### RAW DATA ###

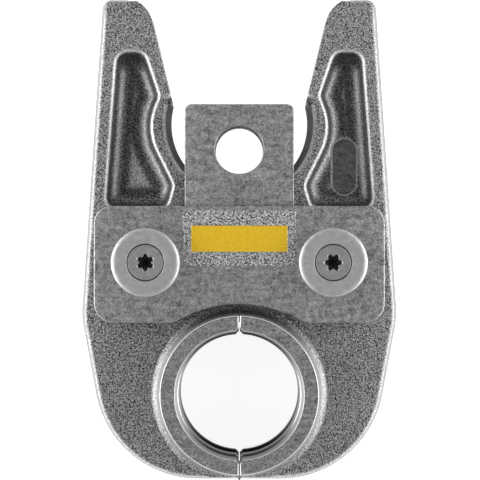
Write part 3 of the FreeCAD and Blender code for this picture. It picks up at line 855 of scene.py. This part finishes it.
def bore_finish():
    """Turned bore: polished where the piece's worn attribute says so, dark elsewhere."""
    material, shader, place = new_material("bore_finish", 0.35)
    lines = add_noise(material, place, 0.6, detail=2.0, stretch=(1.0, 1.0, 4.0))
    streaks = spread(material, lines, 0.3, 0.7, 0.8, 1.1)
    polish = calculate(material, "MULTIPLY", worn_attribute(material), streaks)
    colour = mix_colour(material, polish, (0.02, 0.02, 0.02), (0.6, 0.6, 0.6))
    material.node_tree.links.new(colour, shader.inputs["Base Color"])
    return material


def tumbled_finish(name, light, dark, roughness, depth_mm, flecks=0.5, mottle_mm=1.5, fine_mm=0.5):
    """Tumbled steel: fine mottling, short rub marks and small bright flecks."""
    material, shader, place = new_material(name, roughness)
    links = material.node_tree.links
    mottle = add_noise(material, place, mottle_mm, detail=5.0, roughness=0.7)
    fine = add_noise(material, place, fine_mm, detail=2.0)
    rubs = add_noise(material, place, 1.2, detail=3.0, stretch=(0.25, 1.0, 1.0))
    total = spread(material, mottle, 0.35, 0.65, 0.0, 0.4)
    total = calculate(material, "ADD", total, spread(material, fine, 0.35, 0.65, 0.0, 0.4))
    total = calculate(material, "ADD", total, spread(material, rubs, 0.35, 0.65, 0.0, 0.2))
    colour = mix_colour(material, total, dark, light)
    chips = add_noise(material, place, 0.9, detail=3.0, roughness=0.8)
    chips = spread(material, chips, 0.62, 0.72, 0.0, flecks)
    colour = mix_colour(material, chips, colour, (1.0, 1.0, 1.0))
    links.new(colour, shader.inputs["Base Color"])
    gloss = spread(material, mottle, 0.3, 0.7, roughness - 0.05, roughness + 0.08)
    links.new(gloss, shader.inputs["Roughness"])
    normal = bump(material, mottle, depth_mm)
    normal = bump(material, fine, depth_mm, normal)
    links.new(normal, shader.inputs["Normal"])
    return material


def box_mask(material, place, x_half, y_low, y_high, edge_mm):
    """One inside a rectangle on the front plate, nought outside, with a soft edge."""
    nodes, links = material.node_tree.nodes, material.node_tree.links
    parts = nodes.new("ShaderNodeSeparateXYZ")
    links.new(place, parts.inputs["Vector"])
    across = calculate(material, "ABSOLUTE", parts.outputs["X"], 0.0)
    inside_x = spread(material, across, (x_half - edge_mm) * MM, x_half * MM, 1.0, 0.0)
    middle = calculate(material, "SUBTRACT", parts.outputs["Y"], (y_low + y_high) / 2 * MM)
    up = calculate(material, "ABSOLUTE", middle, 0.0)
    y_half = (y_high - y_low) / 2
    inside_y = spread(material, up, (y_half - edge_mm) * MM, y_half * MM, 1.0, 0.0)
    front = spread(material, parts.outputs["Z"], (BAR_OUTER - 0.15) * MM, (BAR_OUTER - 0.05) * MM, 0.0, 1.0)
    inside = calculate(material, "MULTIPLY", inside_x, inside_y)
    return calculate(material, "MULTIPLY", inside, front)


def front_plate_finish():
    """The tumbled plate with a sparkling blasted field and a plain yellow bar printed on it."""
    material = tumbled_finish("front_plate_finish", PLATE_LIGHT, PLATE_DARK, 0.5, 0.14)
    nodes, links = material.node_tree.nodes, material.node_tree.links
    shader = nodes["Principled BSDF"]
    place = nodes["Texture Coordinate"].outputs["Object"]
    plate_colour = shader.inputs["Base Color"].links[0].from_socket
    plate_normal = shader.inputs["Normal"].links[0].from_socket
    sparkle = add_noise(material, place, 0.48, detail=2.0, roughness=0.7)
    tone = spread(material, sparkle, 0.38, 0.62, 0.0, 1.0)
    pale = mix_colour(material, tone, (0.06, 0.06, 0.06), (0.86, 0.86, 0.86))
    field = box_mask(material, place, *BLASTED_FIELD, 0.1)
    bar = box_mask(material, place, *YELLOW_BAR, 0.12)
    colour = mix_colour(material, field, plate_colour, pale)
    yellow = mix_colour(material, tone, (1.0, 0.55, 0.01), (1.0, 0.72, 0.02))
    links.new(mix_colour(material, bar, colour, yellow), shader.inputs["Base Color"])
    links.new(calculate(material, "SUBTRACT", 1.0, bar), shader.inputs["Metallic"])
    blasted = calculate(material, "SUBTRACT", field, bar)
    grain = calculate(material, "MULTIPLY", sparkle, blasted)
    links.new(bump(material, grain, 0.3, plate_normal), shader.inputs["Normal"])
    return material


def dress(node, material):
    """Gives a node of the frame this material on all its faces."""
    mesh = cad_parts[node].data
    mesh.materials.clear()
    mesh.materials.append(material)


# Studio


def squared_range(world, value, low, high, at_low, at_high):
    """Squares one part of the view direction and maps it smoothly from low to high onto two strengths."""
    mapped = spread(world, calculate(world, "MULTIPLY", value, value), low, high, at_low, at_high)
    mapped.node.interpolation_type = "SMOOTHSTEP"
    return mapped


def studio():
    """A soft box on each side, and a sky that is white at its rim, pale to both sides and dim overhead."""
    world = bpy.data.worlds.new("studio")
    bpy.context.scene.world = world
    world.use_nodes = True
    nodes, links = world.node_tree.nodes, world.node_tree.links
    background = nodes["Background"]
    background.inputs["Color"].default_value = (1, 1, 1, 1)
    way = nodes.new("ShaderNodeTexCoord")
    parts = nodes.new("ShaderNodeSeparateXYZ")
    links.new(way.outputs["Generated"], parts.inputs["Vector"])
    low = squared_range(world, parts.outputs["Z"], 0.05, 0.7, 1.0, 0.0)
    sideways = squared_range(world, parts.outputs["X"], 0.0, 1.0, 0.05, 1.2)
    glow = calculate(world, "ADD", calculate(world, "MULTIPLY", low, sideways), OVERHEAD_SKY)
    rim = squared_range(world, parts.outputs["Z"], 0.006, 0.03, 1.0, 0.0)
    links.new(calculate(world, "MAXIMUM", rim, glow), background.inputs["Strength"])
    for side in (-1, 1):
        light = bpy.data.lights.new("side_box", "AREA")
        light.shape = "RECTANGLE"
        light.size = 0.24
        light.size_y = 0.5
        light.energy = LAMP_POWER[side]
        lamp = bpy.data.objects.new("side_box", light)
        lamp.location = (side * 0.5, PIVOT_Y * MM, 0.13)
        lamp.rotation_euler = (0, side * math.radians(76), 0)
        bpy.context.scene.collection.objects.link(lamp)


def ground():
    """A pale sheet under the jaw. Its glow, which only the camera and reflections see, and the light that
    falls on it add up to nearly white, and the jaw's shadow stays on it."""
    low = cad_box[0][2] - 0.0002
    half = 3.0
    corners = [(-half, -half, low), (half, -half, low), (half, half, low), (-half, half, low)]
    mesh = bpy.data.meshes.new("ground")
    mesh.from_pydata(corners, [], [(0, 1, 2, 3)])
    sheet = bpy.data.objects.new("ground", mesh)
    bpy.context.scene.collection.objects.link(sheet)
    material = bpy.data.materials.new("ground_white")
    material.use_nodes = True
    nodes, links = material.node_tree.nodes, material.node_tree.links
    shader = nodes["Principled BSDF"]
    shader.inputs["Base Color"].default_value = (0.6, 0.6, 0.6, 1)
    shader.inputs["Roughness"].default_value = 0.9
    rays = nodes.new("ShaderNodeLightPath")
    seen = rays.outputs["Is Camera Ray"]
    for kind in ("Is Glossy Ray", "Is Transmission Ray"):
        seen = calculate(material, "MAXIMUM", seen, rays.outputs[kind])
    links.new(calculate(material, "MULTIPLY", seen, GROUND_GLOW), shader.inputs["Emission Strength"])
    shader.inputs["Emission Color"].default_value = (1, 1, 1, 1)
    mesh.materials.append(material)


def camera():
    """Straight above the jaw, 850 mm over the front plate, as the photograph's outline needs."""
    data = bpy.data.cameras.new("camera")
    data.sensor_width = 36.0
    data.lens = LENS_MM
    eye = bpy.data.objects.new("camera", data)
    eye.location = EYE
    bpy.context.scene.collection.objects.link(eye)
    bpy.context.scene.camera = eye


# The jaw in its studio

studio()
ground()
camera()

forged = forged_finish()
ring_light = (0.58, 0.58, 0.59)
ring_dark = (0.04, 0.04, 0.041)
ring_face = tumbled_finish("machined_finish", ring_light, ring_dark, 0.42, 0.2, mottle_mm=0.8, fine_mm=0.35)
ring_edge, _, _ = new_material("bright_edge", 0.4, (0.95, 0.95, 0.95), metallic=0.3)
stamped = tumbled_finish("stamped_field_finish", (0.36, 0.36, 0.37), (0.06, 0.06, 0.062), 0.45, 0.12, 0.2)
jaw_finishes = (forged, ring_face, ring_edge, stamped, bore_finish())
for side, hand in ((-1, "left"), (1, "right")):
    jaw(f"forged_jaw_{hand}", f"jaw_{hand}", side, jaw_finishes)

rear_steel = tumbled_finish("plate_finish", PLATE_LIGHT, PLATE_DARK, 0.5, 0.16, 0.7)
side_plate("front_side_plate", "front_plate", 1, front_plate_finish())
side_plate("rear_side_plate", "rear_plate", -1, rear_steel)

disc_steel = tumbled_finish("disc_finish", (0.76, 0.76, 0.76), (0.58, 0.58, 0.58), 0.5, 0.05, 0.2)
screw_steel = tumbled_finish("screw_finish", (0.62, 0.62, 0.62), (0.42, 0.42, 0.42), 0.48, 0.05, 0.2)
socket_steel, _, _ = new_material("socket_finish", 0.5, (0.09, 0.09, 0.09))
for turn, face in ((1, "front"), (-1, "rear")):
    for side, hand, twist in ((-1, "left", 30), (1, "right", 0)):
        disc(f"{face}_{hand}_retaining_disc", f"{face}_disc_{hand}", side, turn, disc_steel)
        name = f"{face}_{hand}_countersunk_screw"
        screw(name, f"{face}_screw_{hand}", side, turn, twist, screw_steel, socket_steel)
for node in ("pivot_pin_left", "pivot_pin_right", "spring_post", "return_spring"):
    dress(node, screw_steel)

bpy.context.scene.view_settings.view_transform = "Standard"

###

- REQUIRED TASK: Copy every line of the listing that includes the string "mesh".

- ANSWER TO THE TASK:
    mesh = cad_parts[node].data
    mesh.materials.clear()
    mesh.materials.append(material)
    mesh = bpy.data.meshes.new("ground")
    mesh.from_pydata(corners, [], [(0, 1, 2, 3)])
    sheet = bpy.data.objects.new("ground", mesh)
    mesh.materials.append(material)